2019年4月15日 礼拝説教 「ヨナのしるし」


2019415日礼拝説教
「ヨナのしるし」

ルカによる福音書1129節 ~ 32節 

29節             群衆の数がますます増えてきたので、イエスは話し始められた。「今の時代の者たちはよこしまだ。しるしを欲しがるが、ヨナのしるしのほかには、しるしは与えられない。
30節             つまり、ヨナがニネベの人々に対してしるしとなったように、人の子も今の時代の者たちに対してしるしとなる。
31節             南の国の女王は、裁きの時、今の時代の者たちと一緒に立ち上がり、彼らを罪に定めるであろう。この女王はソロモンの知恵を聞くために、地の果てから来たからである。ここに、ソロモンにまさるものがある。
32節             また、ニネベの人々は裁きの時、今の時代の者たちと一緒に立ち上がり、彼らを罪に定めるであろう。ニネベの人々は、ヨナの説教を聞いて悔い改めたからである。ここに、ヨナにまさるものがある。」


「南の国の女王」とか「ヨナ」と聞いても、誰のことかと思うでしょうが、ユダヤ人の間では「一寸法師」や「かぐや姫」並みに有名な旧約聖書物語の登場人物のことです。「南の国の女王」はイスラエルのソロモン王の教えを聞きに、アラビア半島の南端からやってきた、シェバの女王のことです。ヨナはちょっと滑稽なキャラで、神様からアッシリア帝国の都、ニネベに行くように命じられた預言者のことです。ニネベの人たちの残虐さは有名で、ヨナは恐ろしさのあまり、地中海の反対側に向かう船に乗り込んで逃げようとします。途中で嵐に合い、海に投げ込まれるヨナは大きな魚に飲み込まれ、生きたまま陸地に吐き出されます。

こうなるとニネベに行くしかないと覚悟をするヨナは三日間、ニネベの住民に向かって「あと四十日すれば、ニネベの都は滅びる。」と叫びます。聞き入れてもらえると思わないヨナは、預言の言葉通りに都が滅びるのを期待しますが、意外なことにニネベの住民はヨナの言葉に感動し、王様を筆頭に皆で懺悔を始めます。それを見て神様はニネベを滅ぼす計画を撤回しますが、神様の優しさを不満に思うヨナは怒りをあらわにし、ヨナを諭してなだめる神様の言葉で物語が終わります。

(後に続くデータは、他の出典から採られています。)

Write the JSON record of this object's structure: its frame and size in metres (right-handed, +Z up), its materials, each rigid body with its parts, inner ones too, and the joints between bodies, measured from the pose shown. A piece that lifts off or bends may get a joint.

今日の聖書の箇所に話を戻しますが、以前のイエス様は押し寄せる群衆を見て、「飼い主のいない羊のように弱り果て、深く憐れまれた。」と書いています。いくら疲れていても、苦しむ人の求めに応じて対応するのがイエス様の生き方でした。しかし、この日、取り囲む群衆がますます増えて行くのを見たイエス様は不愉快になりました。以前のように、真剣に助けと教えを求めに来た人たちではなく、そのほとんどが、珍しい物見たさでやって来た野次馬だったからです。手品をせがむように奇跡を求める群衆に対して、イエス様はサービスをするつもりは少しもありませんでした。

砂漠を超えて長い旅をしてまで真理を求め、ソロモン王の教えを聞きに来た南の国の女王は、この人たちを見たら何と言うだろうか。ソロモン王と比較にならないほど優れたお方がすぐそばいるのに、教えに耳を傾けようともせず、ただ、「何か面白いことない?」と尋ね合う彼らを叱り飛ばすに違いない。所詮はドジな預言者に過ぎない、ヨナの訴えを聞いて生活を改めたニネベの人たちはどうだろうか。彼らも、奇跡を行うイエス様を目の当たりにしながら、面白がるだけで、生活を少しも変えようとしないこの群衆の罪を指摘するはずだ。

この時イエス様は、福音書の完結になる、十字架と復活を予期させる不思議なことを言います。魚に飲み込まれながら、生きたまま吐き出され、ニネベの人たちへのしるしとなったヨナのように、自分もこの時代の人たちへのしるしになる。つまり、どんな奇跡よりも、イエス様の来るべき死と復活が、人類への最大のメッセージになるという予告をしたのだろうと思います。

今年度の学びは始まったばかりですが、これから一年間、次から次へと気を紛らわすものを求め、その日の気分で関心の対象を変える群衆に振り回される人間になりますか。それとも価値のある物から目を離さない、前進を妨げる物を切り捨て、日々成長する人間になりますか。一年の過ごし方は春のこの時期に決まります。暇つぶしに奔走する生き方を止めましょう。限られた時間を賢く管理しましょう。来年の三月、振り返って見て満足できる一年になるように心がけましょう。